Year 11 Double variable derivatives

[DJ-Smiles]

URGENT !Year 11 Double variable derivatives

I am having trouble with this question it is derivatives. Previously I have been able to complete these with no trouble but am a little confused with how start this one:
y= a^2(3x+5)^3.

I don't know whether to use the product rule and just leave it with two unknown variables or try and find a value for both a and x.

I tried this :
u= a^2
u'= 2a
v=(3x+5)^3
v= 9(3x+5)^2
y'= v'u +u'v
= 9a^2(3x+5)^2 + 2a(3x+5)^3
=a(3x+5)^2[2(3x+5) +9a)]
=a(3x+5)^2(6x+5+9a)

Help me please

 

[Inertigratus]

Is 'a' a variable or a constant?

 

[DJ-Smiles]

I have no idea :( I am so lost and i need it for tomorrow :/ it's just basic differential calculus. what would you do?

 

[Inertigratus]

I think it's a constant, meaning that y = f(x) :).
Then you just treat 'a' as a number.
Think you can do it from here?

 

[DJ-Smiles]

Ok um can you guide me through it ?

 

[Inertigratus]

Well, since a^2 is just a number, you don't have to do anything with it.
So what's the derivative of (3x+5)^3 ?

 

[DJ-Smiles]

so it would be 9(3x+5)^2? is the working i did at the top correct ? btw thanks heaps for your help

 

[Inertigratus]

Sure, no problem.

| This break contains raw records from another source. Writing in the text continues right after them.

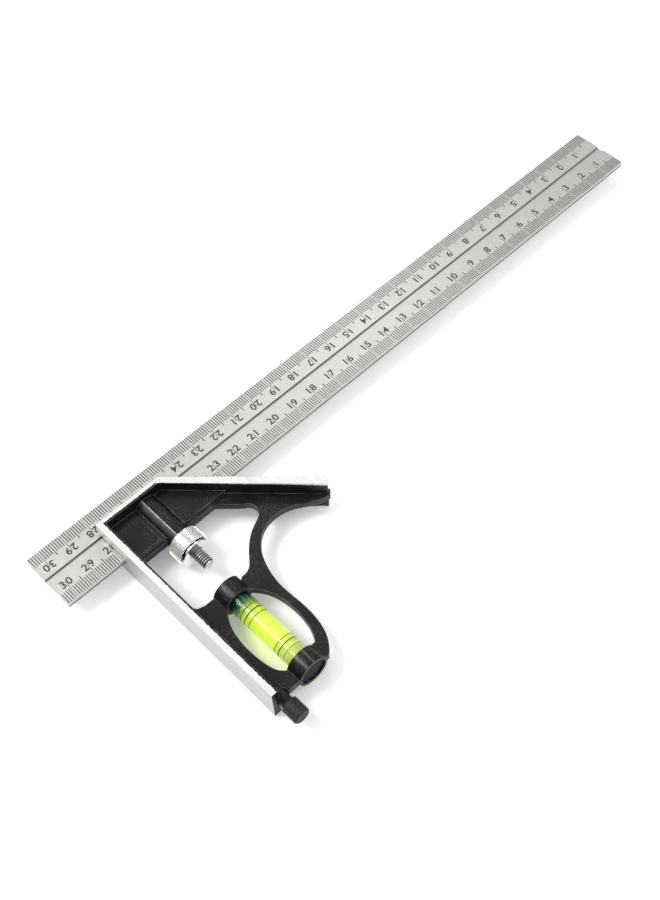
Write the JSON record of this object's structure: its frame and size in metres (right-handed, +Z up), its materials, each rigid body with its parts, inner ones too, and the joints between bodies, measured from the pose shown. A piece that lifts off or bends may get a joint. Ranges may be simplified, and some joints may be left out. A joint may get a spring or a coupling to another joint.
{
  "type": "combination square",
  "caption": "Combination square: grooved steel rule sliding in a cast head with 90 and 45 degree faces, knurled clamp nut, spirit vial and scriber.",
  "frame": {"origin": "datum corner: where the 90 degree face meets the blade's lower edge, on the blade's mid plane", "axes": "+X along the blade away from the 90 degree face, +Y across the blade away from the leg, +Z up out of the upper side"},
  "size_m": [0.3048, 0.1137, 0.0162],
  "materials": {
    "head_casting": "satin black textured paint on a zinc casting, ground bare on the working faces and flange edges",
    "blade": "satin stainless steel with black filled graduations",
    "clamp_bolt": "zinc plated steel, dull grey",
    "clamp_spring": "spring wire",
    "clamp_nut": "bright nickel plate, straight knurl",
    "vial_tube": "clear acrylic with black ring lines",
    "vial_liquid": "fluorescent yellow-green spirit",
    "vial_plug": "clear plastic stopper",
    "vial_retainer": "black plastic cap",
    "scriber_pin": "hardened steel",
    "scriber_knob": "matte black"
  },
  "bodies": {
    "head": {"head_casting": "head_casting", "vial_tube": "vial_tube", "vial_liquid": "vial_liquid", "vial_plug": "vial_plug", "vial_retainer": "vial_retainer"},
    "blade": {"blade": "blade"},
    "clamp_bolt": {"clamp_bolt": "clamp_bolt", "clamp_spring": "clamp_spring"},
    "clamp_nut": {"clamp_nut": "clamp_nut"},
    "scriber": {"scriber_pin": "scriber_pin", "scriber_knob": "scriber_knob"}
  },
  "joints": [
    {"name": "blade_slide", "type": "slide", "parent": "head", "child": "blade", "axis": [1, 0, 0], "range_m": [-0.25, 0.03]},
    {"name": "bolt_lift", "type": "slide", "parent": "head", "child": "clamp_bolt", "axis": [0, 1, 0], "range_m": [0, 0.00025]},
    {"name": "nut_turn", "type": "hinge", "parent": "head", "child": "clamp_nut", "pos_m": [0.0205, -0.011, 0], "axis": [0, -1, 0], "range_deg": [0, 90]},
    {"name": "scriber_slide", "type": "slide", "parent": "head", "child": "scriber", "axis": [0, -1, 0], "range_m": [0, 0.06]}
  ],
  "couplings": [
    {"joint": "nut_turn", "follows": "bolt_lift", "rad_per_m": 6283.2}
  ]
}
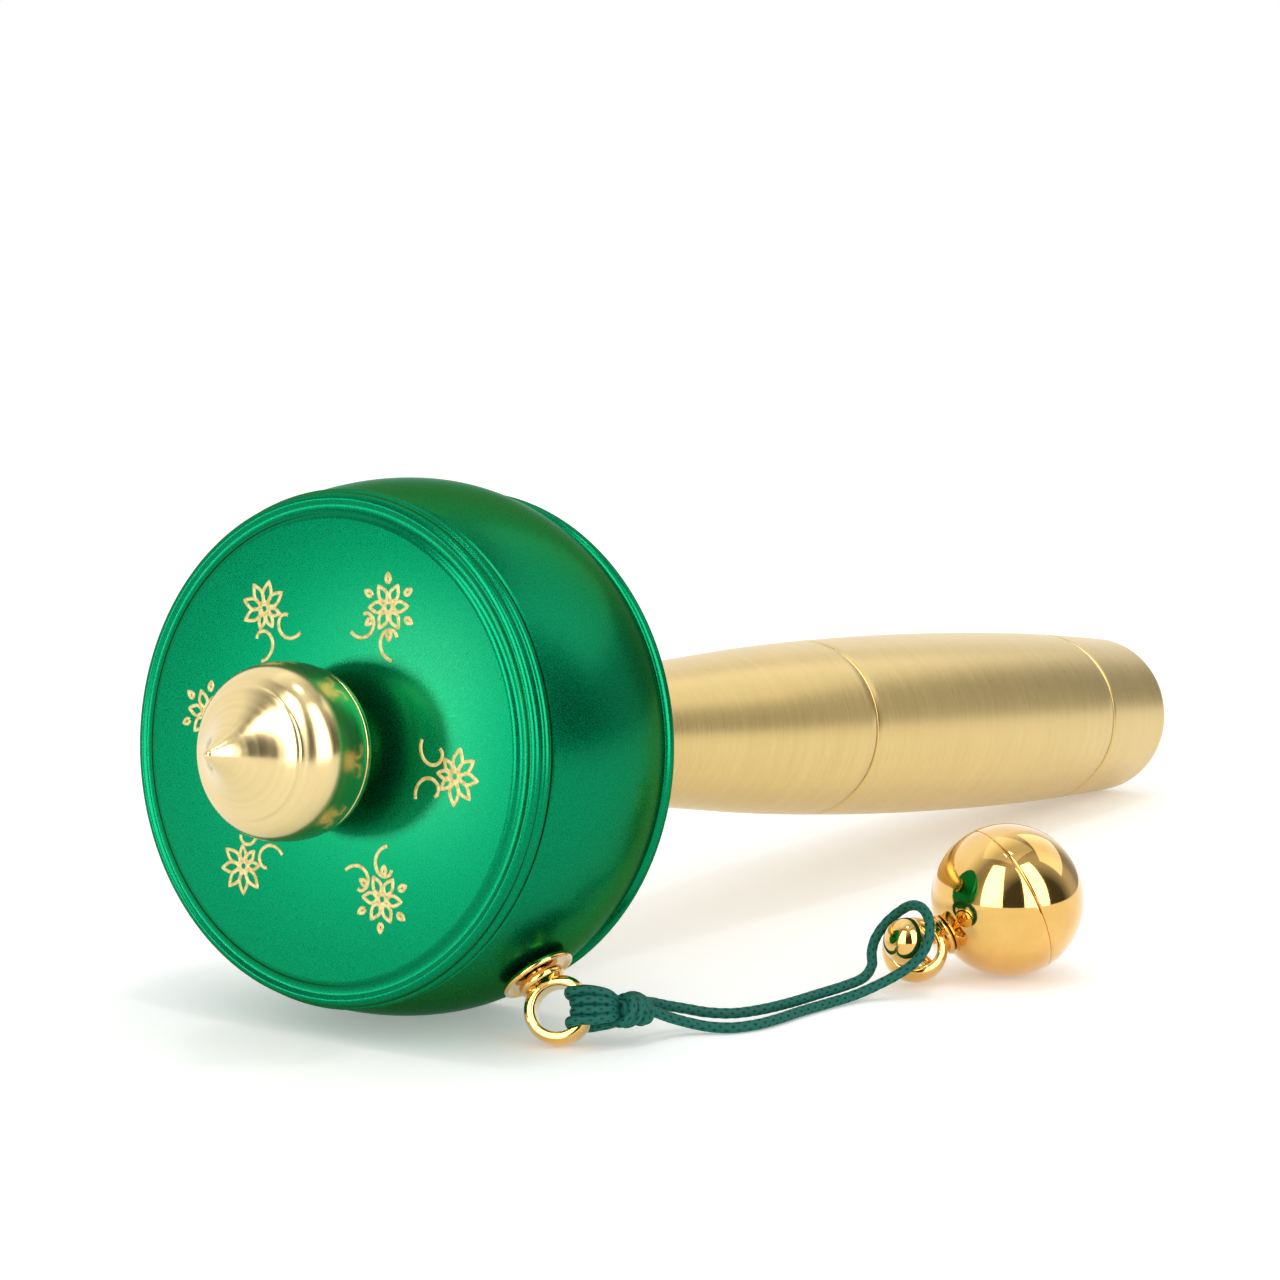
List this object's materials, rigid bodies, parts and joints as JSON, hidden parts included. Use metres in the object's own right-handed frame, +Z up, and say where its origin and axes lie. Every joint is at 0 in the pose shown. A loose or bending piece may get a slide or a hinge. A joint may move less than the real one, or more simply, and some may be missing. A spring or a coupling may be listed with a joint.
{
  "type": "hand prayer wheel",
  "caption": "Hand prayer wheel with a drum on two ball bearings, a turned metal handle, a pointed finial and a ball weight on a knotted cord",
  "frame": {"origin": "centre of the bounding box of everything but the cord, at the surface the wheel lies on", "axes": "+Z up; the spindle runs along X, seen from above, with the finial towards -X and the butt towards +X; the weight lies on the -Y side"},
  "size_m": [0.2088, 0.0868, 0.06],
  "materials": {
    "green": "satin green anodised",
    "gold": "brushed gold anodised",
    "polished_brass": "polished",
    "steel": "turned",
    "paper": "rolled",
    "card": "plain",
    "ribbon": "woven",
    "cord": "braided"
  },
  "bodies": {
    "handle": {"spindle": "steel", "thrust_washer": "steel", "top_washer": "steel", "bearing_spacer": "steel", "upper_bearing_inner": "steel", "lower_bearing_inner": "steel", "finial": "gold", "handle_collar": "polished_brass", "handle_fore": "gold", "handle_grip": "gold", "handle_butt_cap": "gold"},
    "drum": {"drum_lid": "green", "drum_shell": "green", "drum_base": "green", "upper_bearing_outer": "steel", "lower_bearing_outer": "steel", "scroll_core": "card", "prayer_scroll": "paper", "scroll_tie_1": "ribbon", "scroll_tie_2": "ribbon", "eyelet_flange": "polished_brass", "drum_eye": "polished_brass", "eyelet_nut": "steel"},
    "upper_cage": {"upper_bearing_cage": "steel"},
    "lower_cage": {"lower_bearing_cage": "steel"},
    "cord": {"cord_hitch": "cord", "cord_knot": "cord", "cord_loop": "cord", "toggle": "polished_brass"},
    "weight": {"weight_half_near": "polished_brass", "weight_half_far": "polished_brass", "weight_eye": "polished_brass", "weight_nut": "steel"}
  },
  "joints": [
    {"name": "drum_spin", "type": "hinge", "parent": "handle", "child": "drum", "pos_m": [-0.08509, 0.01343, 0.03154], "axis": [0.9944, 0, -0.1058], "continuous": true},
    {"name": "upper_cage_spin", "type": "hinge", "parent": "handle", "child": "upper_cage", "pos_m": [-0.08509, 0.01343, 0.03154], "axis": [0.9944, 0, -0.1058], "continuous": true},
    {"name": "lower_cage_spin", "type": "hinge", "parent": "handle", "child": "lower_cage", "pos_m": [-0.08509, 0.01343, 0.03154], "axis": [0.9944, 0, -0.1058], "continuous": true},
    {"name": "cord_swing", "type": "hinge", "parent": "drum", "child": "cord", "pos_m": [-0.07476, -0.01005, 0.00385], "axis": [-0.826, -0.3739, 0.4217], "range_deg": [-140, 25]},
    {"name": "weight_swing", "type": "hinge", "parent": "cord", "child": "weight", "pos_m": [-0.02825, -0.02754, 0.00395], "axis": [-0.868, -0.2939, 0.4002], "range_deg": [-45, 70]}
  ],
  "couplings": [
    {"joint": "upper_cage_spin", "follows": "drum_spin", "ratio": 0.61111},
    {"joint": "lower_cage_spin", "follows": "drum_spin", "ratio": 0.61111}
  ]
}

Yeah it's right :) then that times a^2

 

[DJ-Smiles]

does that mean I don't need to use the derivative of a^2

 

[Inertigratus]

Yes, because you're taking the derivative with respect to x. 'a' isn't a function of x, so the derivative of 'a' is simply 0.
So the whole derivative is 9a^2(3x+5)^2.

 

[DJ-Smiles]

Ohh thanks Lol I understand now! :)